An elegant morning gown for shopping consists of a long waterproof reaching quite to the ankles and buttoned high.
It is expected that bonnets for ladies will soon be quite in vogue. They are useful for morning shopping especially if made on the Salvation Army pattern.
Hints for the Ladies [underlined] Don't put books or magazines in the parlor It might look as if you sometimes sat there yourself.
The Auction Sale
The Auction Sale of this year was like that of other years only it was different. The difference consisted principally in the auctioneer and his methods. Last year and the year before last we had large auctioneer gentlemen divinely tall, handsome and possessed of sonerous voices. This year the auctioneer was a smaller man but as he possessed the second attribute, particular charms of his own simply compensated for the lack of height and depth of tone. Mr Millar was elected to his responsible position by an overwhelming majority and his candid confession that he knew that we knew that he knew that he needed our aid, won our sympathy and indulgence for any
"freaks" he might introduce in his manner of conducting a "Magazine Sale."
The Auction Sale proper was a funny affair and there were some funny things happened before it. The Sale was advertised for Thursday evening. Thursday afternoon Mr. Millar along with Mr. Horton whom he had evidently enticed to go with him both for protection and the benefit of his good taste, was seen in knox's Bargain Emporium. He was not buying razors or neckties but, what was rather alarming was investing in 15[cents] dazzling gold rings and 10 [cents] bewitching fair-haired dolls But thereby hange a tale.
Mr. Millar entered the arena of auction some time after eight o'clock and demonstrated at once by the fluency of his language and the ease with which he handled his hammer that he was
accustomed to knock things down. "He immediately proceeded to business and informed us that he would take all bids as long as they were rises.
'The Ladies' Home Journal' ! Now whoever wants this is to pay for it - and its a good paper for ladies and gentlemen. 40 [cents]? Mr. Washburn, you raise it. No? Well where's Dr. L? - 57 [cents] bid for this 50[cent] paper! Sold [underlined] to Mr. McGoun and that's 4 [cents] made on that job."
The Illustrated London News was next on the list. Mr. Powell was the only bidder for this expensive paper and with a loud "it's going to be go - she's going - gone [underlined]" it was knocked down to Famous Francis. Harper's Weekly shared the same fate the auctioneer considering $1.35 a good bid if the paper was worth it.
"The Review of Reviews" - is it weekly or
monthly? Oh yes! monthly. Well now ladies the Weekly Review of Reviews - You'll get a better paper if you pay more for it." Mr. Powell paid the "more" and got the Review.
Miss Hodge was a willing bidder for the Argosy after the auctioneer had inform[ed] her that it was a "very crisp" magazine. The Windsor and Cassell's were soon disposed of and then Mr.
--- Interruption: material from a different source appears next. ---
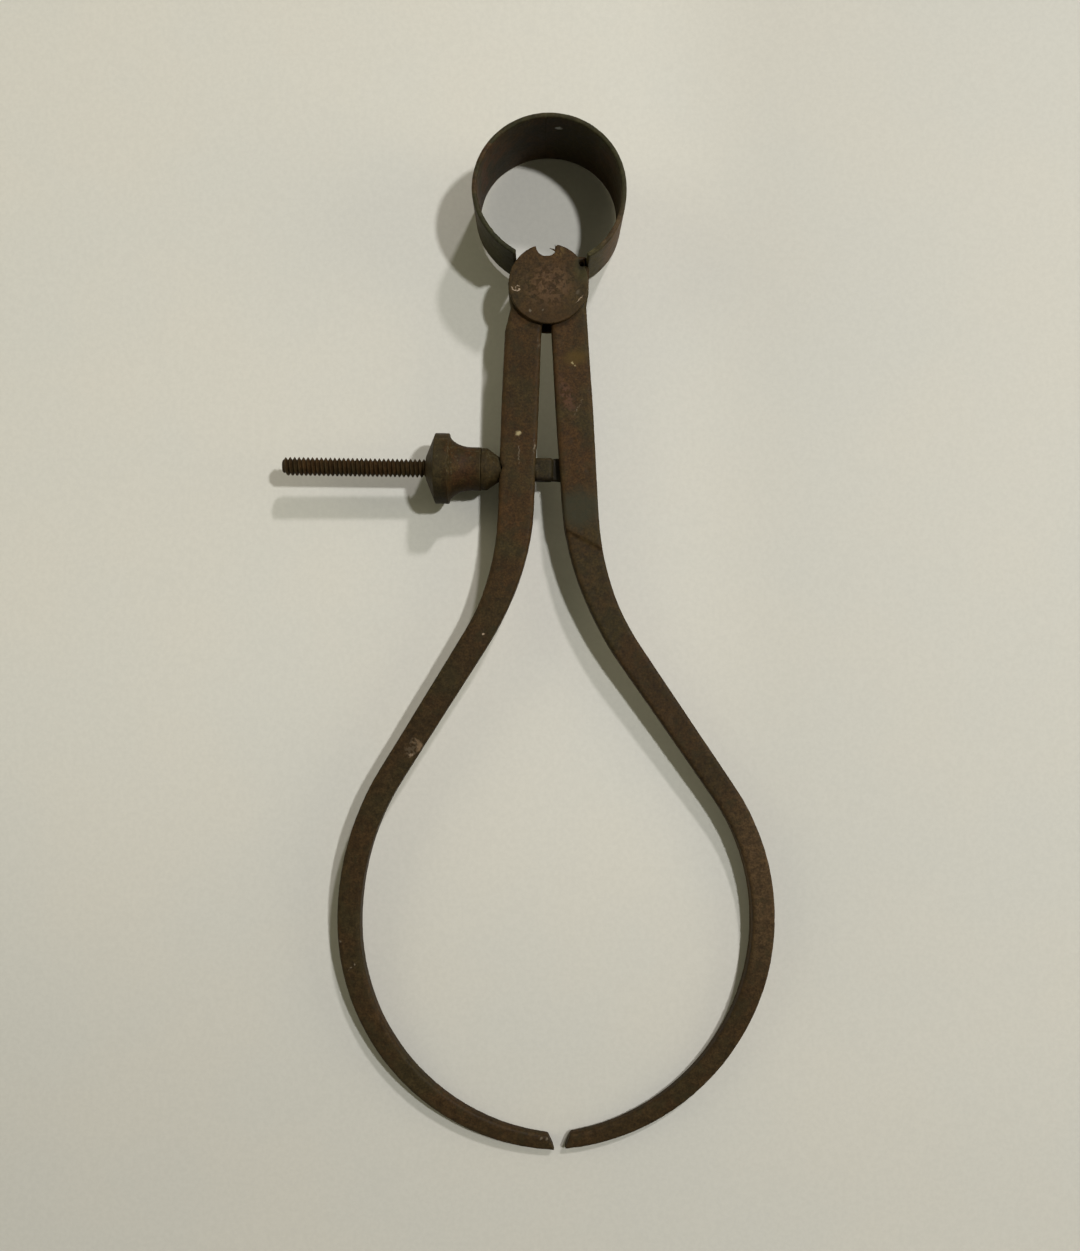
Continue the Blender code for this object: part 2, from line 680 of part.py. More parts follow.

Millar introduced the special feature of his show.
Instead of taking bids for Scribner's Magazine he held up to our astonished view a yellow-haired, rosy-cheeked doll. From the expert way he handled this article we judged that the auctioneer was accustomed to play with dolls or perhaps he was renewing memories of infantile delights. "Now start ladies 15 [cents] for this doll worth 25 - See this pretty face. Now come on you fellows, some of you'll never get a
prettier. Westgate don't you want it? 17 [cents] for the sweetest gir[l] - Oh no! She's a long way from Literature but if you people don't want her I'll keep her myself", and with an adoring look at his divinity Mr. Millar deposited her on his desk.
After selling the Philistine and also a pipe which came from unknown regions, the auctioneer put up Punch for sale. "Now here's the most lively paper we have. Read it twice myself. "Punch! Punch! Punch! brothers Punch! Cheer up you folk. $1.30. You'll have all the jokes. "Bids were wildly made but finally Punch went to Dr. Tamblyn.
The dazzling gold ring was next produced They were told it was set with beautiful opals and diamonds, was an engagement ring and worth $450. Bids were not very enthusiastic for this article. Everyone was either engaged or didn't want to be.
By this time the hour was late and the remaining magazines were sold rapidly. The auctioneer ended his performance by once more producing his doll since he inferred so he said, that Mr. Carlisle would like a chance for the fairest haired girl in the crowd.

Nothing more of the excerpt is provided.